Wednesday, May 19, 2010

The Road to La Garrucha


After our first visit to the Caracole of Oventic, we were primed to venture further into the backcountry of Chiapas to find the remote Caracole of La Garrucha. We got some directions that indicated that it would be about a 4 to 5 hour drive from San Cristobal, through the city of Ocosingo and beyond. So we headed out and cruised the windy mountain roads through lush green countryside that featured an assortment of men, women and children (occasionally a 5 year-old carrying a baby!) walking along the road, pickup trucks filled to overflowing with families or workers, little roadside stands with snacks, fruit, gas in carboys (no pumps), lumbering trucks, flying buses that barely fit on the road, dogs sleeping, transport vans zipping tourists out to the jungle, incredible vistas with billowing clouds, horses, quite good road for the most part, but inexplicable sections of missing pavement here and there and endless vicious speed bumps sneaking up on us and shredding the bottom of the car with a horrible sound that made us look back, half expecting to see a trail of car parts. After a few hours, we began asking for directions to La Garrucha, but only got vague answers and quizzical looks, maybe because some people didn't even speak Spanish (Tzotzil and Tzelzil are common indigenous languages spoken in these parts.) It felt like we were getting close, then the road turned to dirt. And not just dirt, but a rutted, potholed jeep trail that rattled the car and forced us to slow to a crawl much of the time, and occasionally navigate huge crevasses that threatened to swallow the car whole. Fortunately, we met a few people along the way who gave us hope that we were headed in the right direction.
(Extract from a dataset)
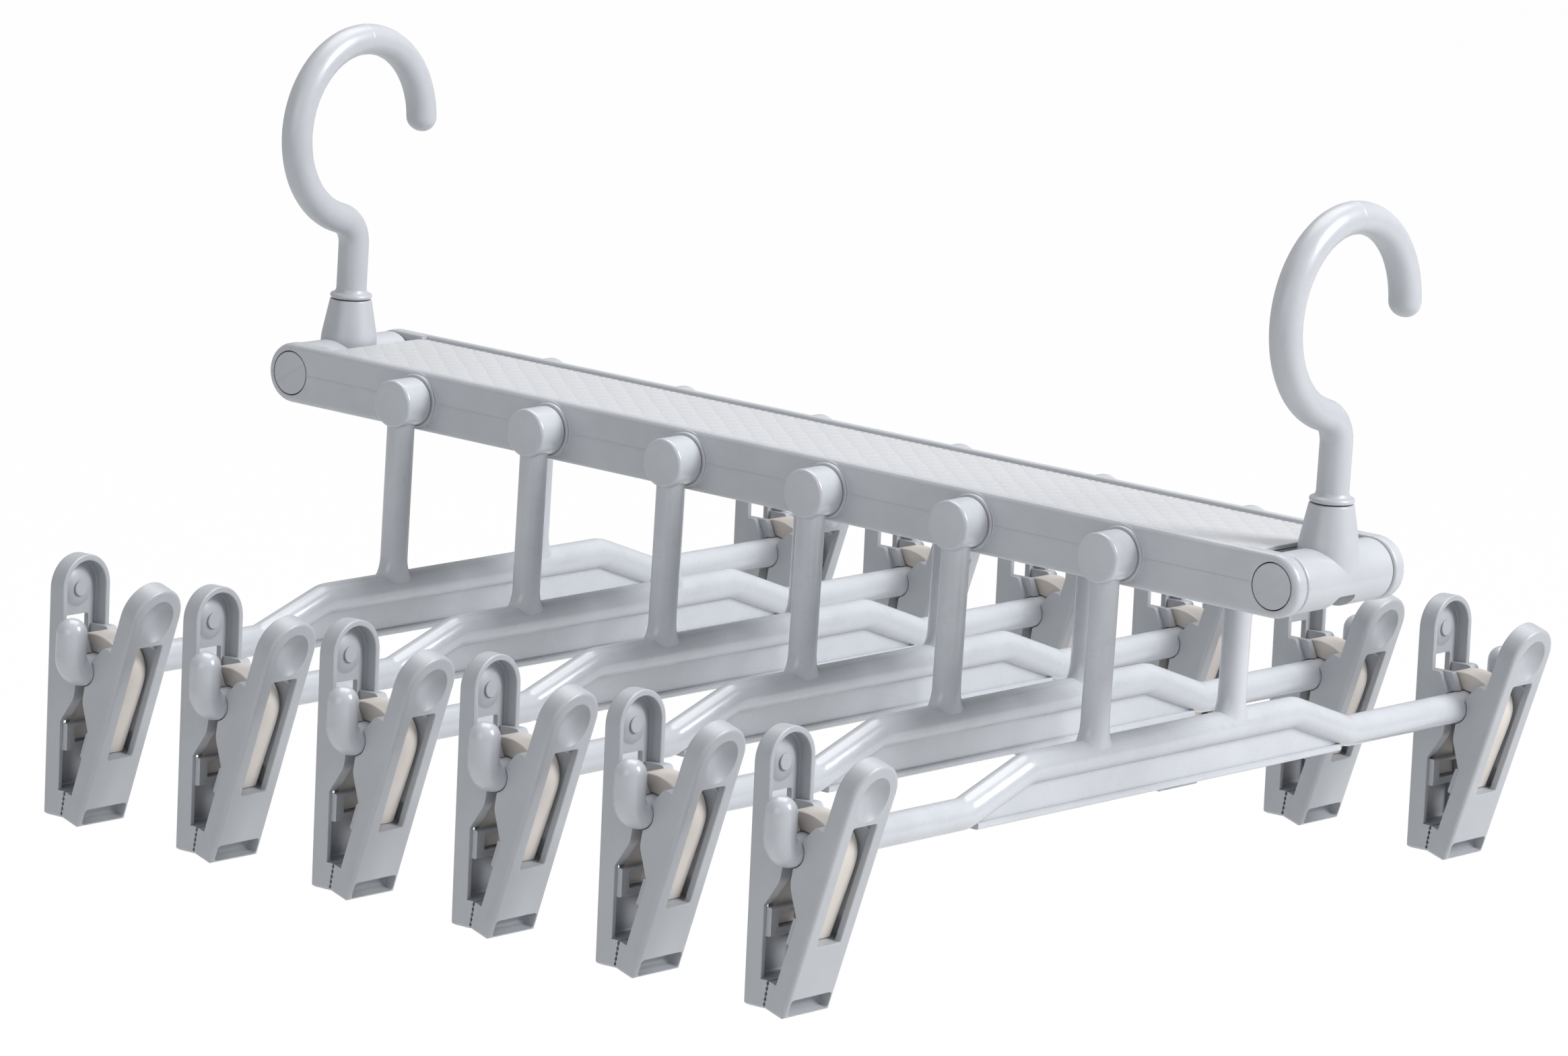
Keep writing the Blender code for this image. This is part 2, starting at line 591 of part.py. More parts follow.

We learned that there would be a fork in the road at some point, and a sign there to show the direction. After half an hour of dusty bumping along, the fork came. No sign. Left? Right? We had a hint from one conversation or another that we should go right, and we weren't about to turn back now, so off we went. Further along, folks at a roadside stand confirmed our choice, with the happy advice that it was maybe another half an hour to La Garrucha. Maybe. We got an unexpected stretch of paved bliss for a while, but it didn't last and we were back to the rutted trail again. Where the hell is this place?